**GIVEN INFORMATION:**
====
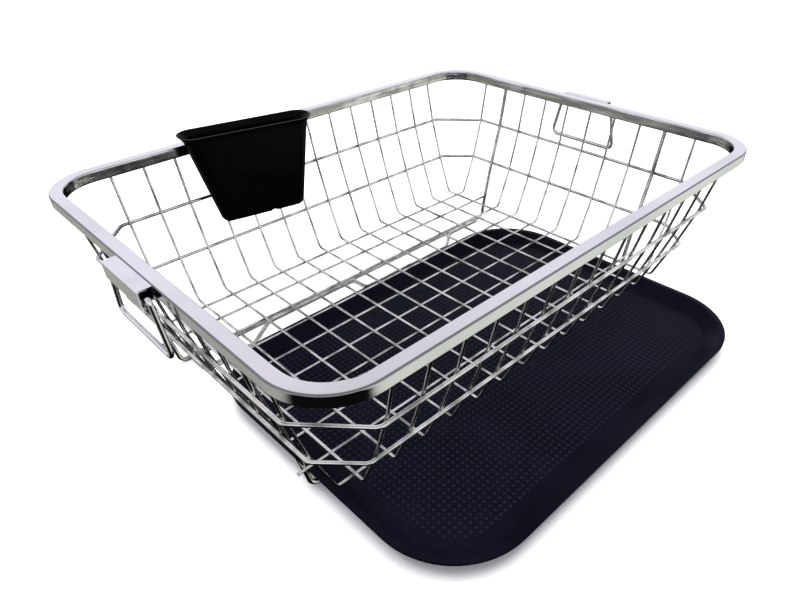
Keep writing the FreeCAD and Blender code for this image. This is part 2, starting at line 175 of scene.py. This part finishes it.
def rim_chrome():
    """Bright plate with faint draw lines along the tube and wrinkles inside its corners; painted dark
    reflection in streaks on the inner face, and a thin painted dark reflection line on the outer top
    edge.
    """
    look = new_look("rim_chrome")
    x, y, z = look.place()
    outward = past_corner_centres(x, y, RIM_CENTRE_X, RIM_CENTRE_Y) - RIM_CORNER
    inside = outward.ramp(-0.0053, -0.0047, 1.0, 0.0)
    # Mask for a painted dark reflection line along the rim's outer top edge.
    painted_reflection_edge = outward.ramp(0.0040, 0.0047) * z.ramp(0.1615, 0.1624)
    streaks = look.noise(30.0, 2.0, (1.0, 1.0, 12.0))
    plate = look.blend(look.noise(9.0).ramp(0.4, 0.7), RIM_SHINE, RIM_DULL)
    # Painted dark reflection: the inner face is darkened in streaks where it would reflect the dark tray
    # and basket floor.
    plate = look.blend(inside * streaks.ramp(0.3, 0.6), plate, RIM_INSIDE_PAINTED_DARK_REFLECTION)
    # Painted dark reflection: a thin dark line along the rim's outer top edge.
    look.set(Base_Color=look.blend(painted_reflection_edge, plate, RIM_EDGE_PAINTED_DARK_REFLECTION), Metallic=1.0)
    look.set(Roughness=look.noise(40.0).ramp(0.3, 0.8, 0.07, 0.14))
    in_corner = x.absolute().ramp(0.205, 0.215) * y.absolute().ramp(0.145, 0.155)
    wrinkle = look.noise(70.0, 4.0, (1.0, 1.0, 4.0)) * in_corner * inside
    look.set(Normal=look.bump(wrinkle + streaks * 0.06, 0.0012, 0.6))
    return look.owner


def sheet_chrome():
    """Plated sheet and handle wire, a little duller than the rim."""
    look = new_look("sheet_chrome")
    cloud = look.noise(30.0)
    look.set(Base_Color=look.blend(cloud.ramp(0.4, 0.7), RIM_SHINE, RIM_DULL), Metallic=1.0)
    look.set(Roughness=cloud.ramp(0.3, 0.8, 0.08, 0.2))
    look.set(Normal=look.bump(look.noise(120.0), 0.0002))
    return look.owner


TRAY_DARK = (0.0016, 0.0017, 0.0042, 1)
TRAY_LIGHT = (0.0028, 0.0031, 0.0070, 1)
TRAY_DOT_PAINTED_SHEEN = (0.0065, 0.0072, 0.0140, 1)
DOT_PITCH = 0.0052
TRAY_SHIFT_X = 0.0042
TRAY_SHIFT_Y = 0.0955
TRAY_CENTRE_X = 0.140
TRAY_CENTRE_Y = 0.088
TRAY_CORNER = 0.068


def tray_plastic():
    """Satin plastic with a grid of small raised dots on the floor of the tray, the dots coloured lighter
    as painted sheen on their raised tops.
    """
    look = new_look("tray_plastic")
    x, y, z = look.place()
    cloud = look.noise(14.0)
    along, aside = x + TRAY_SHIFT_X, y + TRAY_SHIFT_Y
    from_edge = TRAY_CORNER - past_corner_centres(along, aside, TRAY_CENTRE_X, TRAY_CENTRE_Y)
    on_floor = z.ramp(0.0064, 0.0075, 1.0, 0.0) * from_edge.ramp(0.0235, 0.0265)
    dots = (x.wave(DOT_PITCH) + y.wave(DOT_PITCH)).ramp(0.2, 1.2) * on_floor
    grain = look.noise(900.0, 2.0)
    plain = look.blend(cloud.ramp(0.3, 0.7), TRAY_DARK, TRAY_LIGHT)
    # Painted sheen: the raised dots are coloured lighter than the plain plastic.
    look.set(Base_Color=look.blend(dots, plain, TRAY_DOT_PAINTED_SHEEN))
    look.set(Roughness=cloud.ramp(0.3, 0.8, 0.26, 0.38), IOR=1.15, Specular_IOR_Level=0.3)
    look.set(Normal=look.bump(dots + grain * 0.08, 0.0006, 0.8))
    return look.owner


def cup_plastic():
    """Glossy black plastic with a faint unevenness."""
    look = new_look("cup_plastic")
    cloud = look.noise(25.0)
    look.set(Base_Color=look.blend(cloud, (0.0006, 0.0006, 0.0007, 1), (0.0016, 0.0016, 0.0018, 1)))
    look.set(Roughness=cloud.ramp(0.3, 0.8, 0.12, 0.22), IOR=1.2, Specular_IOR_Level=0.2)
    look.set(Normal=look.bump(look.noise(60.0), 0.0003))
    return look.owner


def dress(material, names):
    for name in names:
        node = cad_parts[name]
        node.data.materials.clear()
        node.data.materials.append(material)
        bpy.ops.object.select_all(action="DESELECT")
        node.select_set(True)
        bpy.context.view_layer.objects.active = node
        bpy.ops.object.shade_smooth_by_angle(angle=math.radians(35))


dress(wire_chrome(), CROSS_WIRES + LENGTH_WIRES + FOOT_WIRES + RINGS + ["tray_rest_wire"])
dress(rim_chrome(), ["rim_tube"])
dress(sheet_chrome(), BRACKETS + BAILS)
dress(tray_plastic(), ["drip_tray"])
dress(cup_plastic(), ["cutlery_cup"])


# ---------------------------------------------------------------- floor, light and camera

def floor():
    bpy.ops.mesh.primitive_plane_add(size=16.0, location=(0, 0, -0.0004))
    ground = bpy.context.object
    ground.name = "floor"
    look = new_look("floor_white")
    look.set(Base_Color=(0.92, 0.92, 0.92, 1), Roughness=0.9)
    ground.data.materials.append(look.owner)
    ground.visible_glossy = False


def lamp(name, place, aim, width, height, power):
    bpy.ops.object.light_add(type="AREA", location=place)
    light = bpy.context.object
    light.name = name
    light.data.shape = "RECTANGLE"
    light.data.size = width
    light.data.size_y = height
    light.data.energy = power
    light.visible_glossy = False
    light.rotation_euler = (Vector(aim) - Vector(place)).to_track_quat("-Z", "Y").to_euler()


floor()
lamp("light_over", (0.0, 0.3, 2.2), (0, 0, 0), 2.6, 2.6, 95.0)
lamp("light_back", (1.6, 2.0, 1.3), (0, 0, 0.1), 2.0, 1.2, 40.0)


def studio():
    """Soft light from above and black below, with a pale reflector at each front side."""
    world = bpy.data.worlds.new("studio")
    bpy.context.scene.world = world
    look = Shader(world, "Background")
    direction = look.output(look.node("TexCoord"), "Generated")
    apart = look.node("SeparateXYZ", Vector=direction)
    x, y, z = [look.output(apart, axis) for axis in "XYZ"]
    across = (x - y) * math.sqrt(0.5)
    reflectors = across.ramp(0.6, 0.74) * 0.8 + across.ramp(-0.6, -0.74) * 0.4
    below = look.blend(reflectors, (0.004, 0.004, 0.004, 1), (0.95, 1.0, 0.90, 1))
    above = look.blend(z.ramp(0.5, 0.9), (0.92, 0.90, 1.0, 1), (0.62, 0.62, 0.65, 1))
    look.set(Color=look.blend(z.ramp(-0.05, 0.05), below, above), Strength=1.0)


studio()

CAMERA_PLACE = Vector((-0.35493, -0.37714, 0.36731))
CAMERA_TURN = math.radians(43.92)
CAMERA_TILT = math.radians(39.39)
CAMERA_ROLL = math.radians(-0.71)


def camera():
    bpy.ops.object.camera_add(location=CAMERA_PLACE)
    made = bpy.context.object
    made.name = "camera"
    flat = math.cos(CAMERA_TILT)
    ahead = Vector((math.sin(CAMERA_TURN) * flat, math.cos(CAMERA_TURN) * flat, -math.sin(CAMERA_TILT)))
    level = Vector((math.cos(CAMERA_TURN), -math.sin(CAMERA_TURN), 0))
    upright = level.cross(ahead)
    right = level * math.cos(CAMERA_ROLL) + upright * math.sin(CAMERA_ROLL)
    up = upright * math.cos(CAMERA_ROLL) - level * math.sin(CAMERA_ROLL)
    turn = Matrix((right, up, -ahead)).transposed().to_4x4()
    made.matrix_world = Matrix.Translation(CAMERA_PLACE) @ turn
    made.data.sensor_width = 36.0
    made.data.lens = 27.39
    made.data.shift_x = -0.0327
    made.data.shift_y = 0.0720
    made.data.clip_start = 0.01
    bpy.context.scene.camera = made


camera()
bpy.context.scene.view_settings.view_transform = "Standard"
====
Repeat the material above exactly.

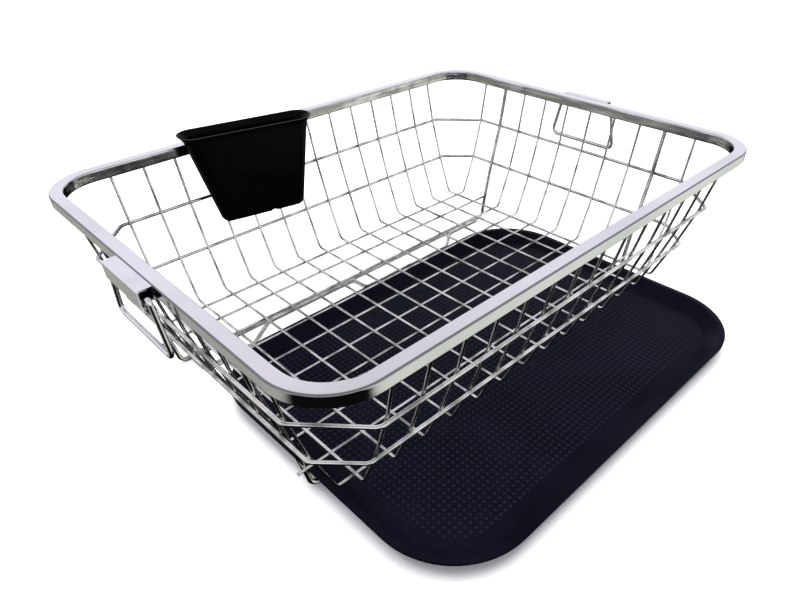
Keep writing the FreeCAD and Blender code for this image. This is part 2, starting at line 175 of scene.py. This part finishes it.
def rim_chrome():
    """Bright plate with faint draw lines along the tube and wrinkles inside its corners; painted dark
    reflection in streaks on the inner face, and a thin painted dark reflection line on the outer top
    edge.
    """
    look = new_look("rim_chrome")
    x, y, z = look.place()
    outward = past_corner_centres(x, y, RIM_CENTRE_X, RIM_CENTRE_Y) - RIM_CORNER
    inside = outward.ramp(-0.0053, -0.0047, 1.0, 0.0)
    # Mask for a painted dark reflection line along the rim's outer top edge.
    painted_reflection_edge = outward.ramp(0.0040, 0.0047) * z.ramp(0.1615, 0.1624)
    streaks = look.noise(30.0, 2.0, (1.0, 1.0, 12.0))
    plate = look.blend(look.noise(9.0).ramp(0.4, 0.7), RIM_SHINE, RIM_DULL)
    # Painted dark reflection: the inner face is darkened in streaks where it would reflect the dark tray
    # and basket floor.
    plate = look.blend(inside * streaks.ramp(0.3, 0.6), plate, RIM_INSIDE_PAINTED_DARK_REFLECTION)
    # Painted dark reflection: a thin dark line along the rim's outer top edge.
    look.set(Base_Color=look.blend(painted_reflection_edge, plate, RIM_EDGE_PAINTED_DARK_REFLECTION), Metallic=1.0)
    look.set(Roughness=look.noise(40.0).ramp(0.3, 0.8, 0.07, 0.14))
    in_corner = x.absolute().ramp(0.205, 0.215) * y.absolute().ramp(0.145, 0.155)
    wrinkle = look.noise(70.0, 4.0, (1.0, 1.0, 4.0)) * in_corner * inside
    look.set(Normal=look.bump(wrinkle + streaks * 0.06, 0.0012, 0.6))
    return look.owner


def sheet_chrome():
    """Plated sheet and handle wire, a little duller than the rim."""
    look = new_look("sheet_chrome")
    cloud = look.noise(30.0)
    look.set(Base_Color=look.blend(cloud.ramp(0.4, 0.7), RIM_SHINE, RIM_DULL), Metallic=1.0)
    look.set(Roughness=cloud.ramp(0.3, 0.8, 0.08, 0.2))
    look.set(Normal=look.bump(look.noise(120.0), 0.0002))
    return look.owner


TRAY_DARK = (0.0016, 0.0017, 0.0042, 1)
TRAY_LIGHT = (0.0028, 0.0031, 0.0070, 1)
TRAY_DOT_PAINTED_SHEEN = (0.0065, 0.0072, 0.0140, 1)
DOT_PITCH = 0.0052
TRAY_SHIFT_X = 0.0042
TRAY_SHIFT_Y = 0.0955
TRAY_CENTRE_X = 0.140
TRAY_CENTRE_Y = 0.088
TRAY_CORNER = 0.068


def tray_plastic():
    """Satin plastic with a grid of small raised dots on the floor of the tray, the dots coloured lighter
    as painted sheen on their raised tops.
    """
    look = new_look("tray_plastic")
    x, y, z = look.place()
    cloud = look.noise(14.0)
    along, aside = x + TRAY_SHIFT_X, y + TRAY_SHIFT_Y
    from_edge = TRAY_CORNER - past_corner_centres(along, aside, TRAY_CENTRE_X, TRAY_CENTRE_Y)
    on_floor = z.ramp(0.0064, 0.0075, 1.0, 0.0) * from_edge.ramp(0.0235, 0.0265)
    dots = (x.wave(DOT_PITCH) + y.wave(DOT_PITCH)).ramp(0.2, 1.2) * on_floor
    grain = look.noise(900.0, 2.0)
    plain = look.blend(cloud.ramp(0.3, 0.7), TRAY_DARK, TRAY_LIGHT)
    # Painted sheen: the raised dots are coloured lighter than the plain plastic.
    look.set(Base_Color=look.blend(dots, plain, TRAY_DOT_PAINTED_SHEEN))
    look.set(Roughness=cloud.ramp(0.3, 0.8, 0.26, 0.38), IOR=1.15, Specular_IOR_Level=0.3)
    look.set(Normal=look.bump(dots + grain * 0.08, 0.0006, 0.8))
    return look.owner


def cup_plastic():
    """Glossy black plastic with a faint unevenness."""
    look = new_look("cup_plastic")
    cloud = look.noise(25.0)
    look.set(Base_Color=look.blend(cloud, (0.0006, 0.0006, 0.0007, 1), (0.0016, 0.0016, 0.0018, 1)))
    look.set(Roughness=cloud.ramp(0.3, 0.8, 0.12, 0.22), IOR=1.2, Specular_IOR_Level=0.2)
    look.set(Normal=look.bump(look.noise(60.0), 0.0003))
    return look.owner


def dress(material, names):
    for name in names:
        node = cad_parts[name]
        node.data.materials.clear()
        node.data.materials.append(material)
        bpy.ops.object.select_all(action="DESELECT")
        node.select_set(True)
        bpy.context.view_layer.objects.active = node
        bpy.ops.object.shade_smooth_by_angle(angle=math.radians(35))


dress(wire_chrome(), CROSS_WIRES + LENGTH_WIRES + FOOT_WIRES + RINGS + ["tray_rest_wire"])
dress(rim_chrome(), ["rim_tube"])
dress(sheet_chrome(), BRACKETS + BAILS)
dress(tray_plastic(), ["drip_tray"])
dress(cup_plastic(), ["cutlery_cup"])


# ---------------------------------------------------------------- floor, light and camera

def floor():
    bpy.ops.mesh.primitive_plane_add(size=16.0, location=(0, 0, -0.0004))
    ground = bpy.context.object
    ground.name = "floor"
    look = new_look("floor_white")
    look.set(Base_Color=(0.92, 0.92, 0.92, 1), Roughness=0.9)
    ground.data.materials.append(look.owner)
    ground.visible_glossy = False


def lamp(name, place, aim, width, height, power):
    bpy.ops.object.light_add(type="AREA", location=place)
    light = bpy.context.object
    light.name = name
    light.data.shape = "RECTANGLE"
    light.data.size = width
    light.data.size_y = height
    light.data.energy = power
    light.visible_glossy = False
    light.rotation_euler = (Vector(aim) - Vector(place)).to_track_quat("-Z", "Y").to_euler()


floor()
lamp("light_over", (0.0, 0.3, 2.2), (0, 0, 0), 2.6, 2.6, 95.0)
lamp("light_back", (1.6, 2.0, 1.3), (0, 0, 0.1), 2.0, 1.2, 40.0)


def studio():
    """Soft light from above and black below, with a pale reflector at each front side."""
    world = bpy.data.worlds.new("studio")
    bpy.context.scene.world = world
    look = Shader(world, "Background")
    direction = look.output(look.node("TexCoord"), "Generated")
    apart = look.node("SeparateXYZ", Vector=direction)
    x, y, z = [look.output(apart, axis) for axis in "XYZ"]
    across = (x - y) * math.sqrt(0.5)
    reflectors = across.ramp(0.6, 0.74) * 0.8 + across.ramp(-0.6, -0.74) * 0.4
    below = look.blend(reflectors, (0.004, 0.004, 0.004, 1), (0.95, 1.0, 0.90, 1))
    above = look.blend(z.ramp(0.5, 0.9), (0.92, 0.90, 1.0, 1), (0.62, 0.62, 0.65, 1))
    look.set(Color=look.blend(z.ramp(-0.05, 0.05), below, above), Strength=1.0)


studio()

CAMERA_PLACE = Vector((-0.35493, -0.37714, 0.36731))
CAMERA_TURN = math.radians(43.92)
CAMERA_TILT = math.radians(39.39)
CAMERA_ROLL = math.radians(-0.71)


def camera():
    bpy.ops.object.camera_add(location=CAMERA_PLACE)
    made = bpy.context.object
    made.name = "camera"
    flat = math.cos(CAMERA_TILT)
    ahead = Vector((math.sin(CAMERA_TURN) * flat, math.cos(CAMERA_TURN) * flat, -math.sin(CAMERA_TILT)))
    level = Vector((math.cos(CAMERA_TURN), -math.sin(CAMERA_TURN), 0))
    upright = level.cross(ahead)
    right = level * math.cos(CAMERA_ROLL) + upright * math.sin(CAMERA_ROLL)
    up = upright * math.cos(CAMERA_ROLL) - level * math.sin(CAMERA_ROLL)
    turn = Matrix((right, up, -ahead)).transposed().to_4x4()
    made.matrix_world = Matrix.Translation(CAMERA_PLACE) @ turn
    made.data.sensor_width = 36.0
    made.data.lens = 27.39
    made.data.shift_x = -0.0327
    made.data.shift_y = 0.0720
    made.data.clip_start = 0.01
    bpy.context.scene.camera = made


camera()
bpy.context.scene.view_settings.view_transform = "Standard"